HiTZ at VarDial 2025 NorSID: Overcoming Data Scarcity with Language Transfer and Automatic Data Annotation
Jaione Bengoetxea, Mikel Zubillaga, Ekhi Azurmendi, Maite Heredia, Julen Etxaniz, Markel Ferro, Jeremy Barnes
TL;DR
This work tackles data scarcity in Norwegian dialect NLP by combining cross-lingual transfer with multitask learning for intent detection and slot filling, leveraging the xSID corpus and noMusic development data. It shows that a English-only multitask model can outperform multilingual variants, while dialect identification benefits from development-data-focused training and diverse, semi-automatic data sources. The study provides a comprehensive analysis of data sources (NorDial, NTS, NB Samtale, NDC) and methods (lexical mapping, encoder/decoder fine-tuning, few-shot and automatic data annotation), revealing domain specificity as a key factor in performance.
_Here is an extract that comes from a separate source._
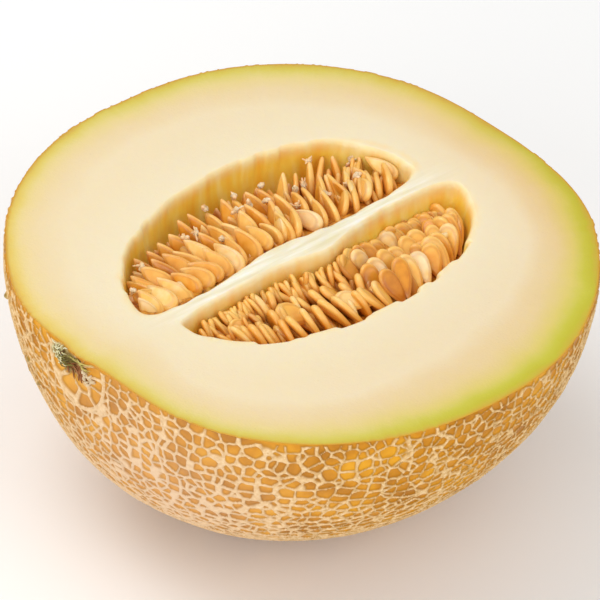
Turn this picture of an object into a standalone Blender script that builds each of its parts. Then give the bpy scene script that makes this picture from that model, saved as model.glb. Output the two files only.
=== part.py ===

Overall, the results demonstrate practical approaches to overcoming data scarcity in dialect-rich SLU, with implications for resource creation and model design for low-resource language variants.
Abstract
In this paper we present our submission for the NorSID Shared Task as part of the 2025 VarDial Workshop (Scherrer et al., 2025), consisting of three tasks: Intent Detection, Slot Filling and Dialect Identification, evaluated using data in different dialects of the Norwegian language. For Intent Detection and Slot Filling, we have fine-tuned a multitask model in a cross-lingual setting, to leverage the xSID dataset available in 17 languages. In the case of Dialect Identification, our final submission consists of a model fine-tuned on the provided development set, which has obtained the highest scores within our experiments. Our final results on the test set show that our models do not drop in performance compared to the development set, likely due to the domain-specificity of the dataset and the similar distribution of both subsets. Finally, we also report an in-depth analysis of the provided datasets and their artifacts, as well as other sets of experiments that have been carried out but did not yield the best results. Additionally, we present an analysis on the reasons why some methods have been more successful than others; mainly the impact of the combination of languages and domain-specificity of the training data on the results.